A block of data:
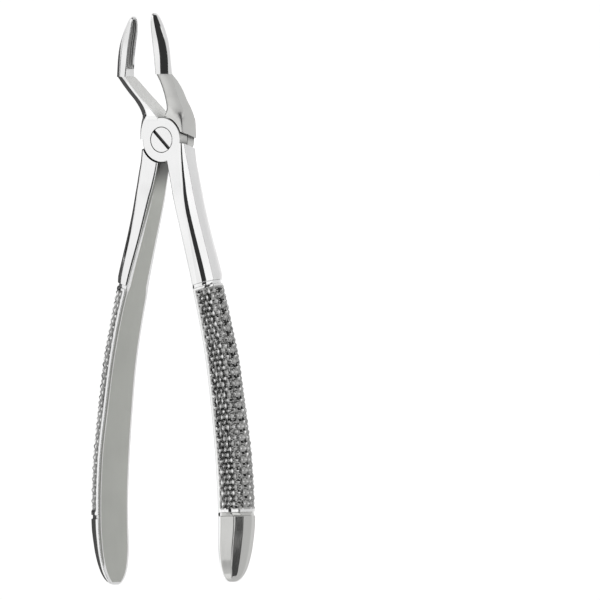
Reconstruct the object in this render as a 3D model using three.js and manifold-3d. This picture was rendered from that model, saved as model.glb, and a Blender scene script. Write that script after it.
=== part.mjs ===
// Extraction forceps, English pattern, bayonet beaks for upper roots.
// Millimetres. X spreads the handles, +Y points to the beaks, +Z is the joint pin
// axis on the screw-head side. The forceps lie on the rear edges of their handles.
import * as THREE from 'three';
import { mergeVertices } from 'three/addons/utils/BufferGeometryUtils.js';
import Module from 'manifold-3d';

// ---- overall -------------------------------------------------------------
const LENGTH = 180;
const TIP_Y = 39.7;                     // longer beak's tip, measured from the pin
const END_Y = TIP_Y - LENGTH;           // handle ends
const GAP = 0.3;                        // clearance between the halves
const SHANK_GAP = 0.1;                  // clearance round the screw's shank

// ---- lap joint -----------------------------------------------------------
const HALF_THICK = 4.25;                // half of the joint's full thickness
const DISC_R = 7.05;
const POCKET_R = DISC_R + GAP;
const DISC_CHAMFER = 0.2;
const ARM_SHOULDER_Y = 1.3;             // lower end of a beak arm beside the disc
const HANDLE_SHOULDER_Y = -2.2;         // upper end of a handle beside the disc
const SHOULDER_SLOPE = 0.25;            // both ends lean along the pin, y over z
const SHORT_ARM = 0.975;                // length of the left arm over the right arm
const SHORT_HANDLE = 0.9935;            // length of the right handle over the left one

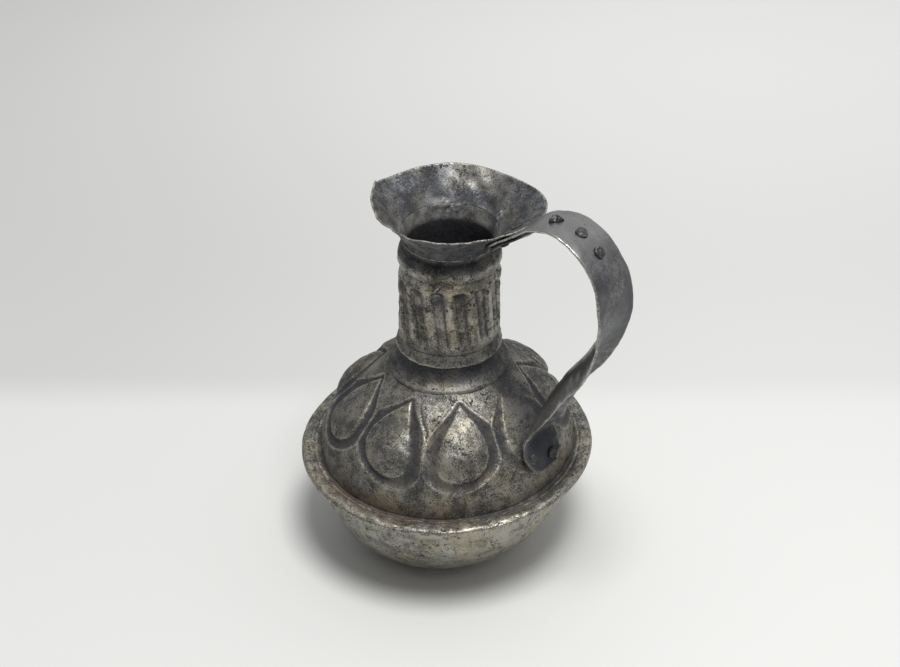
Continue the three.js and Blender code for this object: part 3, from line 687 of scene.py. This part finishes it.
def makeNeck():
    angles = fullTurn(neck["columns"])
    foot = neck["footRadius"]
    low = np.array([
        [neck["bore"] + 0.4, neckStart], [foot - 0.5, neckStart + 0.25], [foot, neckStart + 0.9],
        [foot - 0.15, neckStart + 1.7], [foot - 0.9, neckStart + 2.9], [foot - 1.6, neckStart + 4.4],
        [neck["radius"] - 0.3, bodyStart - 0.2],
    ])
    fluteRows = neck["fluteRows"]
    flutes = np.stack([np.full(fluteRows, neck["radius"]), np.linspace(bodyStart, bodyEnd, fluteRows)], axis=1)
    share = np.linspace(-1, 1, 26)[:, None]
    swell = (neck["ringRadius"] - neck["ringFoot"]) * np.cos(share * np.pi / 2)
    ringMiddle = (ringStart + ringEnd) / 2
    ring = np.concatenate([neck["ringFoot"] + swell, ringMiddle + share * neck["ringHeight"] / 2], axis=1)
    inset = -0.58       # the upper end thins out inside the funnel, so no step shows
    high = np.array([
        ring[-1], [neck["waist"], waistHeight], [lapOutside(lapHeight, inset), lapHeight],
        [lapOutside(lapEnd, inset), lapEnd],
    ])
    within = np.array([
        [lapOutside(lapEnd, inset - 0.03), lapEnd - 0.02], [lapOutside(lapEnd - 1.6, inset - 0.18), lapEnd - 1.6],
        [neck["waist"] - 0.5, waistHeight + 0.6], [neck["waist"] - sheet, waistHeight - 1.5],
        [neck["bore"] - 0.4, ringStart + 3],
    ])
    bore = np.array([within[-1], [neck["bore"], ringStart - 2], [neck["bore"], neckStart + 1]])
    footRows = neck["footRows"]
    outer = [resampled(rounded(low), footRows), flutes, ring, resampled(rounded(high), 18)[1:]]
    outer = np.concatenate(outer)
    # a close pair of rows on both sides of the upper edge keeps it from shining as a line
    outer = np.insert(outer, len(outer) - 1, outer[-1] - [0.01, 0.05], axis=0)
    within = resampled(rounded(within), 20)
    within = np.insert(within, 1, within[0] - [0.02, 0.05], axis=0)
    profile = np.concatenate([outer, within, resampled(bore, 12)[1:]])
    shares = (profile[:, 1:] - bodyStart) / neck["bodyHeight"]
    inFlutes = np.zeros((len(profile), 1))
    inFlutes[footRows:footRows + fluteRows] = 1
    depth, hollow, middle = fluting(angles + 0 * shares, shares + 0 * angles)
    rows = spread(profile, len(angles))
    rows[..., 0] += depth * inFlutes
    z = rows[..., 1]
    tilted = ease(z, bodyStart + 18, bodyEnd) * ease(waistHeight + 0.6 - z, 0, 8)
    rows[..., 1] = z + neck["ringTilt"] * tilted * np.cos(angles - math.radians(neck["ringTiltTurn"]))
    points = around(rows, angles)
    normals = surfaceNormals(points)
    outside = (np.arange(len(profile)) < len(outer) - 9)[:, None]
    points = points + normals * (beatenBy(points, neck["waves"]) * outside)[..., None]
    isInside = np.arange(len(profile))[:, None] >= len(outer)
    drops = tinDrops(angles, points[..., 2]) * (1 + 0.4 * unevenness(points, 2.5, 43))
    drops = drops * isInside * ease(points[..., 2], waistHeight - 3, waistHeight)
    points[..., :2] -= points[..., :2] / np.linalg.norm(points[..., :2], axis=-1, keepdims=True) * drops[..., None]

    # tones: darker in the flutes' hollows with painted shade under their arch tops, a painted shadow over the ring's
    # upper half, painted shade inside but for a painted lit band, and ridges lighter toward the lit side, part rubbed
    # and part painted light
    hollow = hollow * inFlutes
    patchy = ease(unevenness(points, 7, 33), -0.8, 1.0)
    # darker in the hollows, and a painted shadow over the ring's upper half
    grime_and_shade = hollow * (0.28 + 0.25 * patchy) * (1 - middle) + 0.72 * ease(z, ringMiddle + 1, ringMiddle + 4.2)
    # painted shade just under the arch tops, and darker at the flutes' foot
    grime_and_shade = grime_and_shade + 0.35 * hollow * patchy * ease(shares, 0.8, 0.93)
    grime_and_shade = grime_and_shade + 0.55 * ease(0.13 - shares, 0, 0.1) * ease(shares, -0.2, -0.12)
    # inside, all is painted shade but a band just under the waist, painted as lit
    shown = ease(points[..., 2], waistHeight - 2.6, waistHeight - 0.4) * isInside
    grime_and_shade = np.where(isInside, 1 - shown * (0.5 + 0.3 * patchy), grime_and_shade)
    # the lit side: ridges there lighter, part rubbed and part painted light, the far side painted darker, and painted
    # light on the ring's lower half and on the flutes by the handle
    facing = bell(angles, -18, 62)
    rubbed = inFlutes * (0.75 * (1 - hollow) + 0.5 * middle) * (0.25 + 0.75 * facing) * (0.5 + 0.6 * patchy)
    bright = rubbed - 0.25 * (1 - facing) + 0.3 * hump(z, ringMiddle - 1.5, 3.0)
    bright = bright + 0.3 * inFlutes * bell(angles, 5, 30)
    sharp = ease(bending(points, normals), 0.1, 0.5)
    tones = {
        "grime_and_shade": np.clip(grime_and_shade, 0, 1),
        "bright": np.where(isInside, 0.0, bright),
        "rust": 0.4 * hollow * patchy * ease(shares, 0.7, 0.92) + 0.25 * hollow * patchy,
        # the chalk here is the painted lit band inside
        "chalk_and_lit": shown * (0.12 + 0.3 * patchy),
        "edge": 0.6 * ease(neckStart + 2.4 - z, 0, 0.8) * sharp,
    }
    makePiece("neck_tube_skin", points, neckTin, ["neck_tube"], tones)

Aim
Each line must be given again exactly as written above.

Task answer
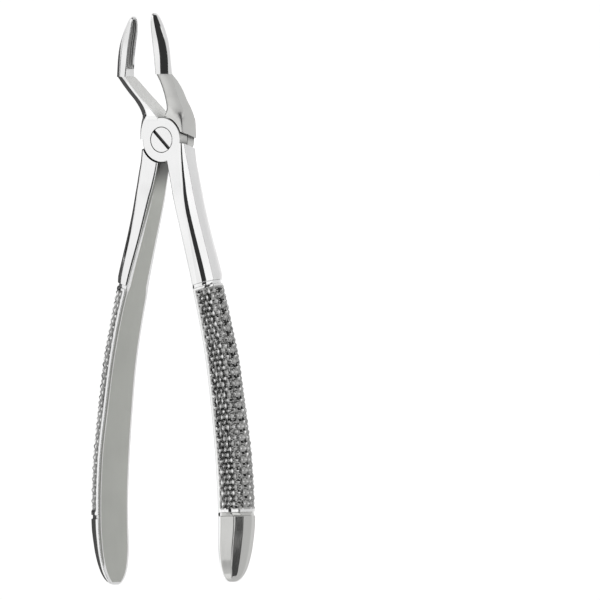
Reconstruct the object in this render as a 3D model using three.js and manifold-3d. This picture was rendered from that model, saved as model.glb, and a Blender scene script. Write that script after it.
=== part.mjs ===
// Extraction forceps, English pattern, bayonet beaks for upper roots.
// Millimetres. X spreads the handles, +Y points to the beaks, +Z is the joint pin
// axis on the screw-head side. The forceps lie on the rear edges of their handles.
import * as THREE from 'three';
import { mergeVertices } from 'three/addons/utils/BufferGeometryUtils.js';
import Module from 'manifold-3d';

// ---- overall -------------------------------------------------------------
const LENGTH = 180;
const TIP_Y = 39.7;                     // longer beak's tip, measured from the pin
const END_Y = TIP_Y - LENGTH;           // handle ends
const GAP = 0.3;                        // clearance between the halves
const SHANK_GAP = 0.1;                  // clearance round the screw's shank

// ---- lap joint -----------------------------------------------------------
const HALF_THICK = 4.25;                // half of the joint's full thickness
const DISC_R = 7.05;
const POCKET_R = DISC_R + GAP;
const DISC_CHAMFER = 0.2;
const ARM_SHOULDER_Y = 1.3;             // lower end of a beak arm beside the disc
const HANDLE_SHOULDER_Y = -2.2;         // upper end of a handle beside the disc
const SHOULDER_SLOPE = 0.25;            // both ends lean along the pin, y over z
const SHORT_ARM = 0.975;                // length of the left arm over the right arm
const SHORT_HANDLE = 0.9935;            // length of the right handle over the left one

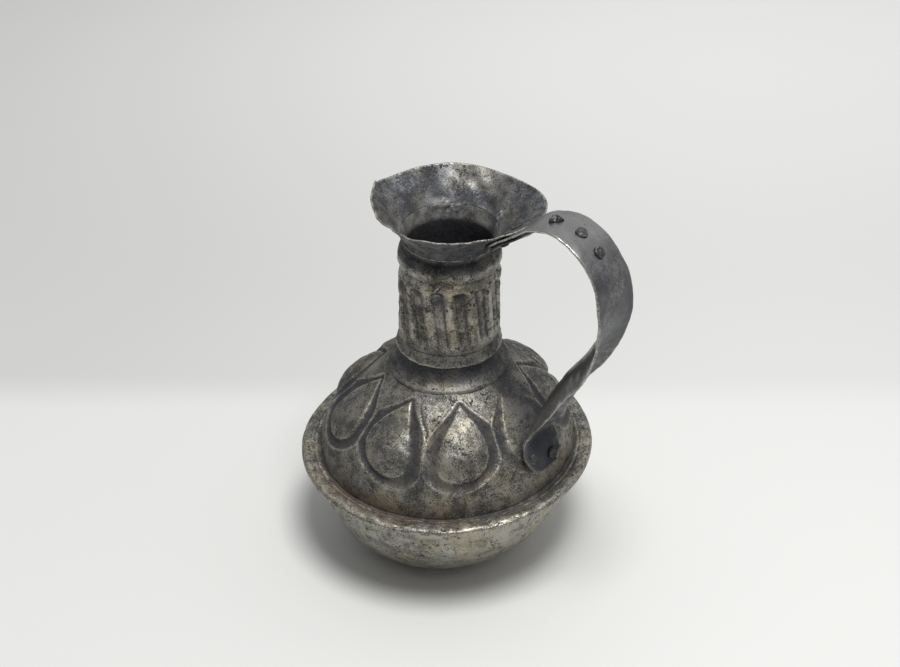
Continue the three.js and Blender code for this object: part 3, from line 687 of scene.py. This part finishes it.
def makeNeck():
    angles = fullTurn(neck["columns"])
    foot = neck["footRadius"]
    low = np.array([
        [neck["bore"] + 0.4, neckStart], [foot - 0.5, neckStart + 0.25], [foot, neckStart + 0.9],
        [foot - 0.15, neckStart + 1.7], [foot - 0.9, neckStart + 2.9], [foot - 1.6, neckStart + 4.4],
        [neck["radius"] - 0.3, bodyStart - 0.2],
    ])
    fluteRows = neck["fluteRows"]
    flutes = np.stack([np.full(fluteRows, neck["radius"]), np.linspace(bodyStart, bodyEnd, fluteRows)], axis=1)
    share = np.linspace(-1, 1, 26)[:, None]
    swell = (neck["ringRadius"] - neck["ringFoot"]) * np.cos(share * np.pi / 2)
    ringMiddle = (ringStart + ringEnd) / 2
    ring = np.concatenate([neck["ringFoot"] + swell, ringMiddle + share * neck["ringHeight"] / 2], axis=1)
    inset = -0.58       # the upper end thins out inside the funnel, so no step shows
    high = np.array([
        ring[-1], [neck["waist"], waistHeight], [lapOutside(lapHeight, inset), lapHeight],
        [lapOutside(lapEnd, inset), lapEnd],
    ])
    within = np.array([
        [lapOutside(lapEnd, inset - 0.03), lapEnd - 0.02], [lapOutside(lapEnd - 1.6, inset - 0.18), lapEnd - 1.6],
        [neck["waist"] - 0.5, waistHeight + 0.6], [neck["waist"] - sheet, waistHeight - 1.5],
        [neck["bore"] - 0.4, ringStart + 3],
    ])
    bore = np.array([within[-1], [neck["bore"], ringStart - 2], [neck["bore"], neckStart + 1]])
    footRows = neck["footRows"]
    outer = [resampled(rounded(low), footRows), flutes, ring, resampled(rounded(high), 18)[1:]]
    outer = np.concatenate(outer)
    # a close pair of rows on both sides of the upper edge keeps it from shining as a line
    outer = np.insert(outer, len(outer) - 1, outer[-1] - [0.01, 0.05], axis=0)
    within = resampled(rounded(within), 20)
    within = np.insert(within, 1, within[0] - [0.02, 0.05], axis=0)
    profile = np.concatenate([outer, within, resampled(bore, 12)[1:]])
    shares = (profile[:, 1:] - bodyStart) / neck["bodyHeight"]
    inFlutes = np.zeros((len(profile), 1))
    inFlutes[footRows:footRows + fluteRows] = 1
    depth, hollow, middle = fluting(angles + 0 * shares, shares + 0 * angles)
    rows = spread(profile, len(angles))
    rows[..., 0] += depth * inFlutes
    z = rows[..., 1]
    tilted = ease(z, bodyStart + 18, bodyEnd) * ease(waistHeight + 0.6 - z, 0, 8)
    rows[..., 1] = z + neck["ringTilt"] * tilted * np.cos(angles - math.radians(neck["ringTiltTurn"]))
    points = around(rows, angles)
    normals = surfaceNormals(points)
    outside = (np.arange(len(profile)) < len(outer) - 9)[:, None]
    points = points + normals * (beatenBy(points, neck["waves"]) * outside)[..., None]
    isInside = np.arange(len(profile))[:, None] >= len(outer)
    drops = tinDrops(angles, points[..., 2]) * (1 + 0.4 * unevenness(points, 2.5, 43))
    drops = drops * isInside * ease(points[..., 2], waistHeight - 3, waistHeight)
    points[..., :2] -= points[..., :2] / np.linalg.norm(points[..., :2], axis=-1, keepdims=True) * drops[..., None]

    # tones: darker in the flutes' hollows with painted shade under their arch tops, a painted shadow over the ring's
    # upper half, painted shade inside but for a painted lit band, and ridges lighter toward the lit side, part rubbed
    # and part painted light
    hollow = hollow * inFlutes
    patchy = ease(unevenness(points, 7, 33), -0.8, 1.0)
    # darker in the hollows, and a painted shadow over the ring's upper half
    grime_and_shade = hollow * (0.28 + 0.25 * patchy) * (1 - middle) + 0.72 * ease(z, ringMiddle + 1, ringMiddle + 4.2)
    # painted shade just under the arch tops, and darker at the flutes' foot
    grime_and_shade = grime_and_shade + 0.35 * hollow * patchy * ease(shares, 0.8, 0.93)
    grime_and_shade = grime_and_shade + 0.55 * ease(0.13 - shares, 0, 0.1) * ease(shares, -0.2, -0.12)
    # inside, all is painted shade but a band just under the waist, painted as lit
    shown = ease(points[..., 2], waistHeight - 2.6, waistHeight - 0.4) * isInside
    grime_and_shade = np.where(isInside, 1 - shown * (0.5 + 0.3 * patchy), grime_and_shade)
    # the lit side: ridges there lighter, part rubbed and part painted light, the far side painted darker, and painted
    # light on the ring's lower half and on the flutes by the handle
    facing = bell(angles, -18, 62)
    rubbed = inFlutes * (0.75 * (1 - hollow) + 0.5 * middle) * (0.25 + 0.75 * facing) * (0.5 + 0.6 * patchy)
    bright = rubbed - 0.25 * (1 - facing) + 0.3 * hump(z, ringMiddle - 1.5, 3.0)
    bright = bright + 0.3 * inFlutes * bell(angles, 5, 30)
    sharp = ease(bending(points, normals), 0.1, 0.5)
    tones = {
        "grime_and_shade": np.clip(grime_and_shade, 0, 1),
        "bright": np.where(isInside, 0.0, bright),
        "rust": 0.4 * hollow * patchy * ease(shares, 0.7, 0.92) + 0.25 * hollow * patchy,
        # the chalk here is the painted lit band inside
        "chalk_and_lit": shown * (0.12 + 0.3 * patchy),
        "edge": 0.6 * ease(neckStart + 2.4 - z, 0, 0.8) * sharp,
    }
    makePiece("neck_tube_skin", points, neckTin, ["neck_tube"], tones)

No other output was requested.